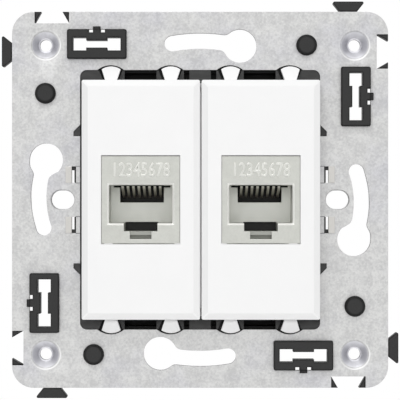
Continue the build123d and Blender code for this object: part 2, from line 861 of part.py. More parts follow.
def rear_door(side):
    """Hinged half of the rear shell, with half of the cable clamp."""
    top = jack_height / 2
    taper_d = door_front - door_taper_start
    tail_z = top - door_taper_drop
    low = door_gap / 2
    skin = outline(
        (door_front, low), (door_front, top), (taper_d, top), (door_back, tail_z), (door_back, low),
    )
    wall = shell_wall
    room = outline(
        (door_front + 1, -1), (door_front + 1, top - wall), (taper_d, top - wall),
        (door_back + wall, tail_z - wall), (door_back + wall, -1),
    )
    door = across(skin, 0, jack_width) - across(room, 0, cavity_width)
    clamp = Circle(clamp_d / 2) & rect(-clamp_d, clamp_d, low, clamp_d)
    groove = Circle(clamp_d / 2) - Circle(clamp_d / 2 - clamp_groove_depth)
    groove_back = door_back - (clamp_length + clamp_groove) / 2
    door += slab(clamp, door_back - clamp_length, door_back)
    door -= slab(groove, groove_back, groove_back + clamp_groove)
    door -= slab(Circle(cable_d / 2), door_back - clamp_length - 1, door_front)
    ear = (hinge_width - door_knuckle_width) / 2
    for end in (-1, 1):
        x = end * (door_knuckle_width / 2 + ear / 2)
        door -= cross_cylinder(knuckle_d / 2 + knuckle_gap, x, ear, hinge_depth, hinge_z)
    door += cross_cylinder(knuckle_d / 2, 0, door_knuckle_width, hinge_depth, hinge_z)
    door += across(knuckle_root(1, -1), 0, door_knuckle_width)
    door -= cross_cylinder(hinge_pin_d / 2 + pin_play, 0, hinge_width, hinge_depth, hinge_z)
    return door if side > 0 else Rot(0, 180, 0) * door


def hinge_pin(side):
    """Steel pin through the knuckles of one door."""
    pin = cross_cylinder(hinge_pin_d / 2, 0, hinge_width, hinge_depth, side * hinge_z)
    return chamfer(pin.edges().filter_by(GeomType.CIRCLE), hinge_pin_d / 8)


def release_latch():
    """Spring arm on top of the jack that catches behind the ledge of the tunnel."""
    top = jack_height / 2
    back = latch_seat_back()
    foot_front = back + latch_seat_length
    catch = ledge_back - fit_gap
    seat = top - latch_seat_depth
    crest = top + latch_rise
    profile = outline(
        (back, seat), (foot_front, seat), (foot_front, top + fit_gap), (catch, top + latch_tip_gap),
        (catch, crest - latch_thickness / 4), (catch - latch_tip_length, crest),
        (foot_front, top + latch_thickness), (back, top + latch_thickness),
    )
    return across(profile, 0, latch_width)


def write(shape, name):
    """Write one named piece."""
    export_step(shape, f"parts/{name}.step")


def write_jack(x, side_name):
    """Write every piece of the jack in one module."""
    place = Pos(x, 0, 0)
    write(place * jack_shell(), f"jack_shell_{side_name}")
    write(place * contact_carrier(), f"contact_carrier_{side_name}")
    write(place * contact_wires(), f"contact_wires_{side_name}")
    write(place * circuit_board(), f"circuit_board_{side_name}")
    write(place * terminal_block(), f"terminal_block_{side_name}")
    write(place * terminal_blades(), f"terminal_blades_{side_name}")
    write(place * wire_cap(), f"wire_cap_{side_name}")
    write(place * release_latch(), f"release_latch_{side_name}")
    for side, level in ((1, "upper"), (-1, "lower")):
        write(place * rear_door(side), f"{level}_rear_door_{side_name}")
        write(place * hinge_pin(side), f"{level}_hinge_pin_{side_name}")


os.makedirs("parts", exist_ok=True)
write(mounting_plate(), "mounting_plate")
link = corner_link()
for quarter, corner in enumerate(("top_left", "top_right", "bottom_right", "bottom_left")):
    write(Rot(0, 90 * quarter, 0) * link, f"corner_link_{corner}")
write(module_holder(), "module_holder")
for column, side_name in enumerate(("left", "right")):
    module_x = module_pitch * (column - 0.5) + module_shift
    write(Pos(module_x, 0, 0) * faceplate(), f"faceplate_{side_name}")
    write_jack(module_x, side_name)
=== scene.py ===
import math

import bmesh
import bpy
import numpy as np
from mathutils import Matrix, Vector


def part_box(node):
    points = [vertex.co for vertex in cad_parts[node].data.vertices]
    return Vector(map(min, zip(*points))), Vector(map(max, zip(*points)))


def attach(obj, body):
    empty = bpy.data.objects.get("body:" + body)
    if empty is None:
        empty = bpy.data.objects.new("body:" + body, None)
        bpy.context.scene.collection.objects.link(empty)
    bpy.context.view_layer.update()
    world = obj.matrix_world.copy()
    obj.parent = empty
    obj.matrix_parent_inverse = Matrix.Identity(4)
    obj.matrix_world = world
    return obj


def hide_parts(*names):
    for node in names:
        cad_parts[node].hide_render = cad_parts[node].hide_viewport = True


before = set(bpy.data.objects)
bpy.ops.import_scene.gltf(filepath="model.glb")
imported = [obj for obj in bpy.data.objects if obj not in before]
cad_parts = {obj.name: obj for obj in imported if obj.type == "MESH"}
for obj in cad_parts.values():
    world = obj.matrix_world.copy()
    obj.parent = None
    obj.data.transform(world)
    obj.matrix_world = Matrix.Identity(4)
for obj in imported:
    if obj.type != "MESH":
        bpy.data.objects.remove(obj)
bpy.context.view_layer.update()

# Camera: straight in front of the plate and far enough back for the flat view of a catalogue
# picture. The distance comes from how far the port floors and module fronts shift with depth,
# and the lens from the width of the picture at the plate's front face.
RETAINER_RISE = 0.0011
PLATE_FRONT = -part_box("corner_link_top_left")[0].y - RETAINER_RISE
VIEW_DISTANCE = 0.450
PICTURE_WIDTH = 0.07553
PICTURE_CENTRE = (-0.00002, -0.00004)
camera_data = bpy.data.cameras.new("camera")
camera_data.sensor_width = 36.0
camera_data.lens = camera_data.sensor_width * VIEW_DISTANCE / PICTURE_WIDTH
camera_data.clip_start = 0.01
camera = bpy.data.objects.new("camera", camera_data)
camera.location = (PICTURE_CENTRE[0], -PLATE_FRONT - VIEW_DISTANCE, PICTURE_CENTRE[1])
camera.rotation_euler = (math.pi / 2, 0, 0)
bpy.context.scene.collection.objects.link(camera)
bpy.context.scene.camera = camera
bpy.context.scene.view_settings.view_transform = "Standard"


# Studio: a dim even room, a broad soft lamp close to the camera that reaches into the ports, a
# smaller one at the upper left that catches edges, and one behind for the back of the socket.
# What the camera, metal and glass see of the room is plain white.
def linear(code):
    """Linear colour, with alpha 1, of an sRGB hex value such as c8c8c8."""
    parts = np.array([int(code[i:i + 2], 16) for i in (0, 2, 4)]) / 255
    low = parts / 12.92
    high = ((parts + 0.055) / 1.055) ** 2.4
    return [*np.where(parts <= 0.04045, low, high).tolist(), 1.0]


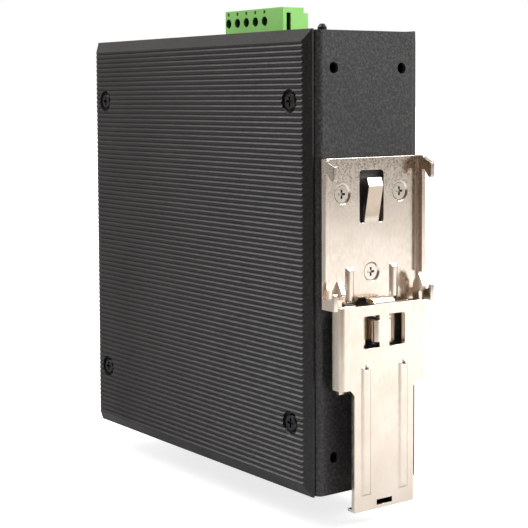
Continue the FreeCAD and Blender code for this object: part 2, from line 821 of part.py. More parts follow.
def bracket_screws():
    """Countersunk screws that sit a little below the bracket's plate."""
    sink = "(clip_sheet - clip_head_face) / (clip_mouth_radius - screw_radius)"
    rise = f"((clip_head_radius - screw_radius) * {sink})"
    screws = []
    for x, z in CLIP_SCREWS:
        seat = clip_y("(clip_head_face + thread_gap)")
        head = taper("+Y", (x, seat, z), ("screw_radius", "clip_head_radius"), rise)
        shank = rod("-Y", (x, seat, z), "screw_radius", "clip_head_face + 2 * sheet + 1")
        drive = cross_slot("+Y", (x, f"{seat} + {rise}", z), "clip_head_radius * 1.1", "0.6")
        screws.append(less(fused([head, shank]), [drive]))
    keep(gathered(screws), "bracket_screws")


def slider_fold(body):
    """The slider's face with its narrower pull, and the two flanges with wedge ears."""
    face = clip_y("slider_face")
    turn = "(pull_half + clip_sheet)"
    front = polygon_sketch(body, "XZ", f"-{face}", [
        ("-slider_half", SLIDER_TOP),
        ("-slider_half", SHOULDER),
        (f"-{turn}", SHOULDER),
        ("-pull_half", f"{SHOULDER} - clip_sheet"),
        ("-pull_half", PULL_FOOT),
        ("pull_half", PULL_FOOT),
        ("pull_half", f"{SHOULDER} - clip_sheet"),
        (turn, SHOULDER),
        ("slider_half", SHOULDER),
        ("slider_half", SLIDER_TOP),
    ])
    pad(body, front, "clip_sheet")
    mid = clip_y("(slider_face - clip_sheet / 2)")
    inside = clip_y("(slider_face - clip_sheet)")
    side = [
        (clip_y("slider_back"), SHOULDER),
        (mid, SHOULDER),
        (mid, SLIDER_TOP),
        (inside, SLIDER_TOP),
        (inside, f"{RAIL_FOOT} + ear_nose - 1.5"),
        (clip_y("hook_reach"), f"{RAIL_FOOT} + ear_nose"),
        (clip_y("(hook_reach - 0.2)"), f"{RAIL_FOOT} + ear_nose + 0.7"),
        (clip_y("(hook_reach - 2)"), EAR_TOP),
        (clip_y("(hook_reach - 2.6)"), EAR_TOP),
        (clip_y("slider_back"), f"{EAR_TOP} - 3"),
    ]
    for start in ("-slider_half", "slider_half - clip_sheet"):
        pad(body, polygon_sketch(body, "YZ", start, side), "clip_sheet")
    half = number("slider_half")
    corners = [upright_at(x, number(face)) for x in (half, -half)]
    round_edges(body, "clip_sheet", any_of(*corners))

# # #

Problem. Every line that holds the string "points" should be returned.

Finished exercise.
    points = [vertex.co for vertex in cad_parts[node].data.vertices]
    return Vector(map(min, zip(*points))), Vector(map(max, zip(*points)))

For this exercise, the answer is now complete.